After each group has placed the cards, we will have them do a gallery walk to the other groups’ lines and ask them to talk about what is the same, what is different at each line. We will then gather on the carpet.
We have a clothesline up, much longer than their strips of tape to do the same cards as a whole group. We will give each pair of students one card to talk to each other where they would put it (based on their work in the earlier group work). *Something we did not think of until I just typed this was how we partner the students up…we should match them with a student from a different number line to vary the convo.
We will call the cards up in the same oder they did their group work and ask the pair to explain where they decided to put their card and why. After all the cards are placed, we will ask them what was important to them as we made our number lines and record that for future conversations.
As a future conversation, we thought it would be really cool to see what connections the students make between the number line, ten frame, and dot images they have been working with so much!
Also, if anyone knows of a children’s book that has something moving a distance of 10 or 20 units, I would love to hear about it! Every single book I read dealt with 10 as collections of things, never distance.

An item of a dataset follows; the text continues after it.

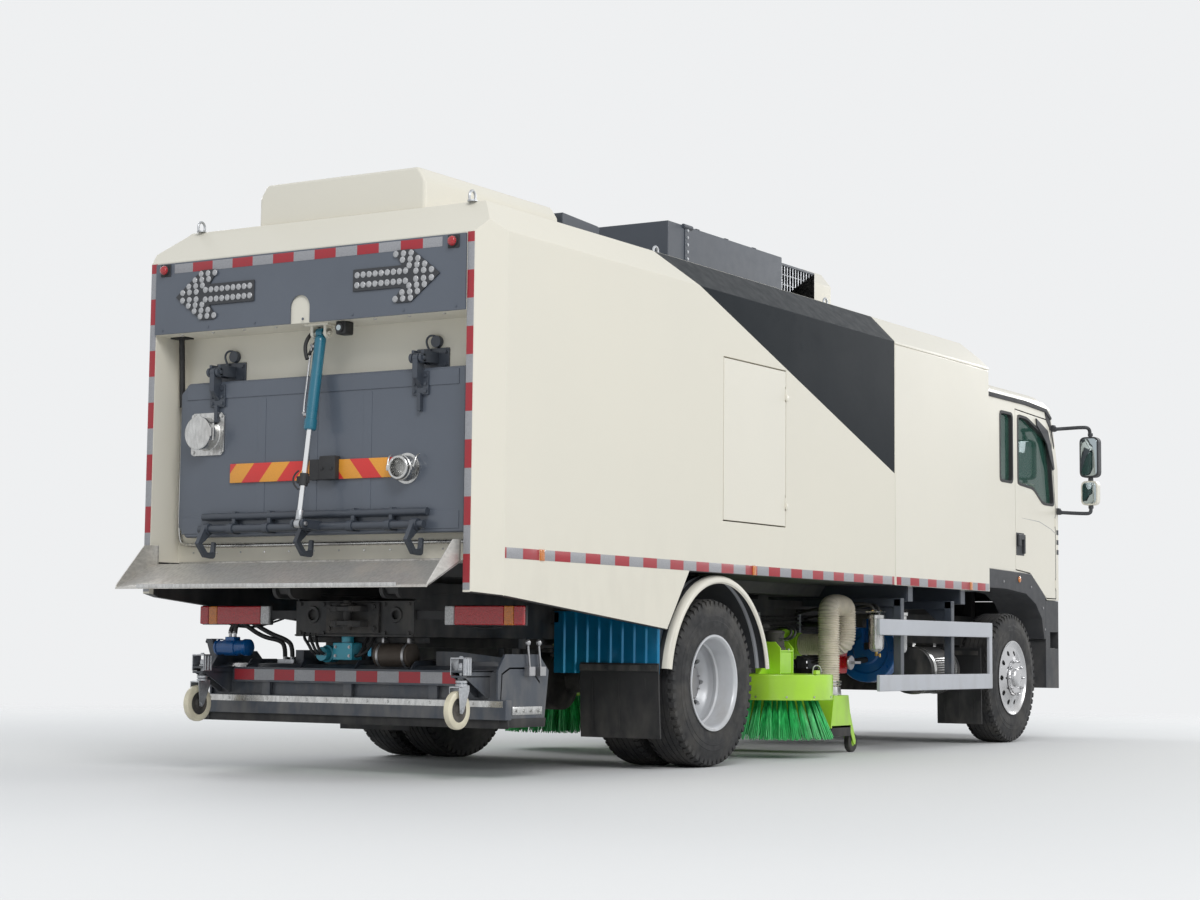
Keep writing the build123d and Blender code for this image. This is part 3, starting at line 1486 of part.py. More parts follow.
def brush_arm():
    x, y = arm_pivot_x, arm_pivot_y
    boss = bar((x, y, arm_z - 70), (x, y, arm_z + 70), 50)
    boss -= bar((x, y, arm_z - 90), (x, y, arm_z + 90), 25 + running_fit)
    dx, dy = brush_x - arm_pivot_x, brush_y - arm_pivot_y
    reach = math.hypot(dx, dy)
    angle = math.degrees(math.atan2(dy, dx))
    beam = Box(reach - 40, 70, 80, align=(Align.MIN, Align.CENTER, Align.CENTER))
    beam = Pos(arm_pivot_x, arm_pivot_y, arm_z) * Rot(0, 0, angle) * (Pos(40, 0, 0) * beam)
    motor = bar((brush_x, brush_y, skirt_top_z - 2), (brush_x, brush_y, arm_z + 60), 75)
    skirt = bar((brush_x, brush_y, skirt_low_z), (brush_x, brush_y, skirt_top_z), brush_radius)
    low_z, room_z = skirt_low_z - 1, skirt_top_z - skirt_sheet
    skirt -= bar((brush_x, brush_y, low_z), (brush_x, brush_y, room_z), brush_radius - skirt_sheet)
    x0, x1 = brush_x - motor_box, brush_x + motor_box
    box = block(x0, x1, brush_y - motor_box, brush_y + motor_box, skirt_top_z, arm_z - 20)
    arm = boss + beam + motor + skirt + box
    arm -= bar((brush_x, brush_y, 500), (brush_x, brush_y, 660), 20 + running_fit)
    return arm


def brush_disc():
    plate = bar((brush_x, brush_y, 420), (brush_x, brush_y, 440), plate_radius)
    plate += bar((brush_x, brush_y, 430), (brush_x, brush_y, 540), 70)
    plate += bar((brush_x, brush_y, 540), (brush_x, brush_y, 650), 20)
    tine = side_plate(
        [
            (plate_radius - 70, 425),
            (plate_radius - 20, 425),
            (brush_radius, brush_tip_z),
            (brush_radius - 60, brush_tip_z),
        ],
        -11,
        11,
    )
    for index in range(tine_count):
        turn = 360 / tine_count * index
        plate += Pos(brush_x, brush_y, 0) * Rot(0, 0, turn) * tine
    return plate


def brush_brackets():
    """The pivot pin and its bracket, which hang from the rail."""
    pin = bar((arm_pivot_x, arm_pivot_y, arm_z - 110), (arm_pivot_x, arm_pivot_y, arm_z + 110), 25)
    x0, x1, y0 = arm_pivot_x - 60, arm_pivot_x + 60, rail_outer_y + seat_gap
    for z in (arm_z - 110, arm_z + 80):
        pin += block(x0 + 10, x1 - 10, y0, arm_pivot_y + 40, z, z + 30)
    pin += block(x0, x1, y0, rail_outer_y + 16, arm_z - 110, arm_z + 110)
    return pin


# Rear sweep unit: hinged frame with hood, roller and two casters
unit_hinge_x = rear_axle_x - 1250
unit_hinge_z = 620
unit_rear_x = rear_axle_x - 2120
unit_half = body_half - 155
roller_x = rear_axle_x - 1900
roller_z = 430
roller_radius = 130
roller_half = unit_half - 165
caster_stem_x = rear_axle_x - 2300
caster_y = unit_half - 171
caster_radius = 105
caster_trail = 39
caster_axle_z = 386
unit_pin_radius = 20
shaft_radius = 25
drive_top_z = 762
drive_motor_radius = 50
drive_motor_reach = 250


def rear_bar():
    x0 = unit_rear_x
    beam = block(x0, x0 + 60, -unit_half, unit_half, 330, 440)
    flap = block(x0 + 20, x0 + 34, -unit_half, unit_half, 282, 331)
    hood = side_plate(
        [
            (x0 + 30, 430),
            (x0 + 40, 585),
            (x0 + 120, 620),
            (x0 + 330, 620),
            (x0 + 430, 540),
            (x0 + 430, 520),
            (x0 + 325, 605),
            (x0 + 125, 605),
            (x0 + 55, 575),
            (x0 + 45, 430),
        ],
        -unit_half + 60,
        unit_half - 60,
    )
    tape_half = unit_half - 265
    tape_beam = block(x0 - 10, x0 + 45, -tape_half, tape_half, 510, 600)
    shape = beam + flap + hood + tape_beam
    for side in (-1, 1):
        y0, y1 = sorted((side * (unit_half - 75), side * (unit_half - 60)))
        plate = side_plate(
            [
                (x0 + 10, 330),
                (x0 + 10, 600),
                (x0 + 80, 690),
                (x0 + 420, 690),
                (x0 + 520, 600),
                (x0 + 480, 330),
            ],
            y0,
            y1,
        )
        plate -= bar((roller_x, y0 - 1, roller_z), (roller_x, y1 + 1, roller_z), shaft_radius + running_fit)
        shape += plate
        y0, y1 = sorted((side * 480, side * 540))
        arm = side_plate(
            [
                (unit_hinge_x, unit_hinge_z - 40),
                (unit_hinge_x, unit_hinge_z + 40),
                (x0 + 330, 700),
                (x0 + 200, 700),
                (x0 + 200, 610),
                (x0 + 330, 610),
            ],
            y0,
            y1,
        )
        x, z = unit_hinge_x, unit_hinge_z
        arm += bar((x, y0, z), (x, y1, z), 45)
        arm -= bar((x, y0 - 1, z), (x, y1 + 1, z), unit_pin_radius + running_fit)
        shape += arm
        y = side * caster_y
        bracket = block(caster_stem_x - 45, x0 + 80, y - 40, y + 40, 560, 600)
        bracket -= bar((caster_stem_x, y, 550), (caster_stem_x, y, 610), 14 + running_fit)
        shape += bracket
    return shape + roller_drive()


def roller_drive():
    """The chain case at the unit's left end, with the motor at its top."""
    x0 = unit_rear_x
    y0, y1 = unit_half - 60, unit_half - 5
    case = side_plate(
        [
            (x0 + 20, drive_top_z),
            (x0 + 130, drive_top_z),
            (roller_x + 60, roller_z + 30),
            (roller_x + 30, roller_z - 50),
            (roller_x - 45, roller_z - 30),
        ],
        y0,
        y1,
    )
    case -= bar((roller_x, y0 - 1, roller_z), (roller_x, y0 + 2, roller_z), shaft_radius + 3)
    motor_x, motor_z = x0 + 78, drive_top_z - drive_motor_radius
    case += bar((motor_x, y0 - drive_motor_reach, motor_z), (motor_x, y0 + 1, motor_z), drive_motor_radius)
    return case


def unit_hangers():
    """Hinge ears for the sweep unit, on a crossbar under the rails."""
    x, z = unit_hinge_x, unit_hinge_z
    shape = block(x - 40, x + 40, -620, 620, rail_bottom_z - 60, rail_bottom_z - seat_gap)
    for side in (-1, 1):
        for offset in (-36, 66):
            y0 = 480 + offset if side > 0 else -(480 + offset + 24)
            ear = block(x - 35, x + 35, y0, y0 + 24, z, rail_bottom_z - 30)
            shape += ear + bar((x, y0, z), (x, y0 + 24, z), 35)
        y0, y1 = sorted((side * 444, side * 570))
        shape += bar((x, y0, z), (x, y1, z), unit_pin_radius)
    return shape


def sweep_roller():
    shaft_half = unit_half - 60
    core = bar((roller_x, -shaft_half, roller_z), (roller_x, shaft_half, roller_z), shaft_radius)
    core += bar((roller_x, -roller_half, roller_z), (roller_x, roller_half, roller_z), 60)
    fin = side_plate(
        [
            (roller_x - 14, roller_z + 40),
            (roller_x + 14, roller_z + 40),
            (roller_x + 20, roller_z + roller_radius),
            (roller_x - 20, roller_z + roller_radius),
        ],
        -roller_half,
        roller_half,
    )
    spin = Axis((roller_x, 0, roller_z), (0, 1, 0))
    for index in range(8):
        core += fin.rotate(spin, 45 * index)
    return core


def caster_fork(side):
    y = side * caster_y
    wheel_x = caster_stem_x - caster_trail
    fork = bar((caster_stem_x, y, 530), (caster_stem_x, y, 640), 14)
    fork += block(wheel_x - 30, caster_stem_x + 30, y - 34, y + 34, 505, 532)
    for offset in (-34, 28):
        fork += side_plate(
            [
                (wheel_x - 18, caster_axle_z - 18),
                (wheel_x + 18, caster_axle_z - 18),
                (caster_stem_x + 30, 510),
                (wheel_x - 28, 510),
            ],
            y + offset,
            y + offset + 6,
        )
    fork += bar((wheel_x, y - 40, caster_axle_z), (wheel_x, y + 40, caster_axle_z), 8)
    return fork


def caster_wheel(side):
    y = side * caster_y
    wheel_x = caster_stem_x - caster_trail
    profile = [
        (-20, 8 + running_fit),
        (-20, caster_radius - 6),
        (-14, caster_radius),
        (14, caster_radius),
        (20, caster_radius - 6),
        (20, 8 + running_fit),
    ]
    return turned(profile, (wheel_x, y, caster_axle_z))


# Write every node
brackets = [tow_plate(), tip_base_bracket(), unit_hangers(), *pair(brush_brackets())]
save("frame_ladder", *frame_ladder(), *brackets, *cab_mounts())
save("subframe", *pair(subframe()))
save("front_axle", front_axle())
save("rear_axle", rear_axle())
save("leaf_springs", *leaf_springs())
save("powertrain", *powertrain())
save("tanks", *tanks())
save("side_guards", *side_guards())
save("rear_fenders", *rear_fenders())
save("mudflaps", *mudflaps(), *splash_sheets())
save("pump_unit", pump_unit())
save("suction_nozzle", suction_nozzle())
save("suction_hose", suction_hose())
save("front_module", *front_module())
save("cab_shell", cab_shell())
save("cab_glass", *cab_glass())
save("cab_interior", *cab_interior())
save("front_bumper", front_bumper())
save("cab_arches", *cab_arches())
save("lamps", *lamps())
save("mirrors", *mirrors())
save("hopper_shell", *hopper_shell())
save("header_panel", header_panel(), arrow_board(-1), arrow_board(1), *header_lamps())
save("roof_hump", roof_hump())
save("roof_boxes", *roof_box())
save("chute", chute())
save("tailgate", tailgate())
save("lock_bar", lock_bar())
save("gate_barrel", gate_barrel())
save("gate_rod", gate_rod())
save("tip_barrels", *pair(tip_barrel()))
save("tip_rods", *pair(tip_rod()))
save("rear_bar", rear_bar())
save("sweep_roller", sweep_roller())

for name, side in (("left", 1), ("right", -1)):
    def sided(shape):
        return shape if side > 0 else mirrored(shape)

    save("knuckle_" + name, sided(knuckle()))
    save("front_tyre_" + name, sided(tyre(front_axle_x, front_wheel_y)))
    save("front_rim_" + name, sided(front_rim()))
    twin = [sided(tyre(rear_axle_x, y)) for y in (rear_inner_y, rear_outer_y)]
    save("rear_tyres_" + name, *twin)
    save("rear_rims_" + name, sided(rear_rims()))
    save("cab_door_" + name, sided(cab_door()))
    save("door_glass_" + name, sided(door_glass()))
    save("service_door_" + name, sided(service_door()))
    save("brush_arm_" + name, sided(brush_arm()))
    save("brush_disc_" + name, sided(brush_disc()))
    save("caster_fork_" + name, caster_fork(side))
    save("caster_wheel_" + name, caster_wheel(side))
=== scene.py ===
import json
import math
import bpy
import bmesh
from mathutils import Matrix, Vector

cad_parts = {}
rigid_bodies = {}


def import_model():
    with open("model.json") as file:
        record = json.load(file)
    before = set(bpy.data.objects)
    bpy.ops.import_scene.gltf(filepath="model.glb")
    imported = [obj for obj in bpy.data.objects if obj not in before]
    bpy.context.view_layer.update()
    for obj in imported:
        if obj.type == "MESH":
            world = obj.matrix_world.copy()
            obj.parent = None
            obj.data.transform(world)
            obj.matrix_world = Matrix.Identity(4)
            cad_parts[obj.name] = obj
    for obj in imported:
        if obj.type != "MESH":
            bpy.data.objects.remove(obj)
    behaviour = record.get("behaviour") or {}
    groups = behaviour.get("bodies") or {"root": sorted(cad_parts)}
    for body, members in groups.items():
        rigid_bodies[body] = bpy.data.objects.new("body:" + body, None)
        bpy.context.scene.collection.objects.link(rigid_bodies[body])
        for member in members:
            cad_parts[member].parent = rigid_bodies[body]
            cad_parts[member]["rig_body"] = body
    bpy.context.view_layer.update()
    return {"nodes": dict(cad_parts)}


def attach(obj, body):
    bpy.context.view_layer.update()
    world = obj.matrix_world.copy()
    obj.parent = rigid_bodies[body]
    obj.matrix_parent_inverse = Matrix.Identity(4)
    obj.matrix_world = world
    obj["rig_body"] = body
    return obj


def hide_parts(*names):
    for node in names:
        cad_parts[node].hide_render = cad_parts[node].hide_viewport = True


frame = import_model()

scene = bpy.context.scene
up = Vector((0, 0, 1))
across = Vector((0, 1, 0))
along = Vector((1, 0, 0))

# places shared by many pieces, in metres
truck = {
    "rearAxleX": -1.855,
    "frontAxleX": 3.245,
    "axleZ": 0.52,
    "railY": 0.4253,  # just outside the frame rail
    "bodyRearX": -4.425,
    "seamX": 0.797,
    "bodyHalf": 1.25,
    "bodyBottomZ": 1.2,
    "edgeZ": 2.974,
    "roofZ": 3.17,
}
rearX, frontX, backX = truck["rearAxleX"], truck["frontAxleX"], truck["bodyRearX"]
axleZ, railY = truck["axleZ"], truck["railY"]
railOut = railY + 0.0002
sides = (("Right", -1), ("Left", 1))

# camera, light and floor
cameraSettings = {
    "place": (-14.379, -8.107, 0.733),
    "yaw": 31.7,
    "pitch": 5.18,
    "roll": 0.568,
    "lens": 68.577,
    "shiftY": -0.00828,
}


def makeCamera(settings):
    yaw, pitch, roll = (math.radians(settings[key]) for key in ("yaw", "pitch", "roll"))
    forward = Vector((math.cos(yaw) * math.cos(pitch), math.sin(yaw) * math.cos(pitch), math.sin(pitch)))
    right = Vector((math.sin(yaw), -math.cos(yaw), 0))
    top = right.cross(forward)
    tiltedRight = math.cos(roll) * right + math.sin(roll) * top
    tiltedTop = -math.sin(roll) * right + math.cos(roll) * top
    data = bpy.data.cameras.new("camera")
    data.lens = settings["lens"]
    data.shift_y = settings["shiftY"]
    data.clip_end = 500
    camera = bpy.data.objects.new("camera", data)
    scene.collection.objects.link(camera)
    turn = Matrix((tiltedRight, tiltedTop, -forward)).transposed().to_4x4()
    camera.matrix_world = Matrix.Translation(settings["place"]) @ turn
    scene.camera = camera


def makeLamp(name, place, target, size, power):
    data = bpy.data.lights.new(name, "AREA")
    data.shape = "DISK"
    data.size = size
    data.energy = power
    lamp = bpy.data.objects.new(name, data)
    scene.collection.objects.link(lamp)
    lamp.location = place
    lamp.rotation_mode = "QUATERNION"
    lamp.rotation_quaternion = (Vector(target) - Vector(place)).to_track_quat("-Z", "Y")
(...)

Too late to type up the 1st grade one now, but it will be around this Dot Addition game in Investigations: http://www.smusd.org/cms/lib3/CA01000805/Centricity/Domain/198/Dot%20Addition.pdf Will type that one up tomorrow!!
Try the book Ten Beads Tall
Thanks Cynthia!! I will check it out!
Ok, so here is my problem, and it could completely be the way I think about this distance on a number line….In that book, they are counting blocks to see how many, so they really don’t have to go to the end of the block to say “it went the distance of one and then to get to two I have to travel the equal distance, and then three is another interval of the same amount…” Does that make sense? I am looking for something that gets beyond counting the number there to measure but instead thinks about the distance to get there. Please tell me if I am completely off or thinking about this completely wrong!!
A stick should do the job. It doesn’t matter about “how big is the gap”, only that the gaps are the same. No real need to talk about length at this stage. Remember Piaget.
Strictly speaking, a number line for whole numbers does not need to have equal sized gaps, and it doesn’t need to be straight !
Imagining this activity, with the tape and tiles on the floor, an image that came to mind was of being out on the playground in grade school and drawing hopscotch boards on the pavement. As I think of it now, it was something like a number line. Is this an activity that children do anymore?
I enjoy reading posts about number lines. I think anything that educators can do to elevate the importance of the number line is time well spent. I like that you are thinking about using the number line as a measure of distance. As students get older and this number line that has been integrated into their being by being so vibrantly represented in your class, more and more they will be using the number line to represent TIME. I wonder if there is a way to play with the time concept now? I’ll look forward to reading how it goes.
You might be able to make Counting Crocodiles work. It doesn’t directly talk about length, but the monkey does have the crocodiles line up across the Sillabobble Sea so he can cross to another island to get bananas.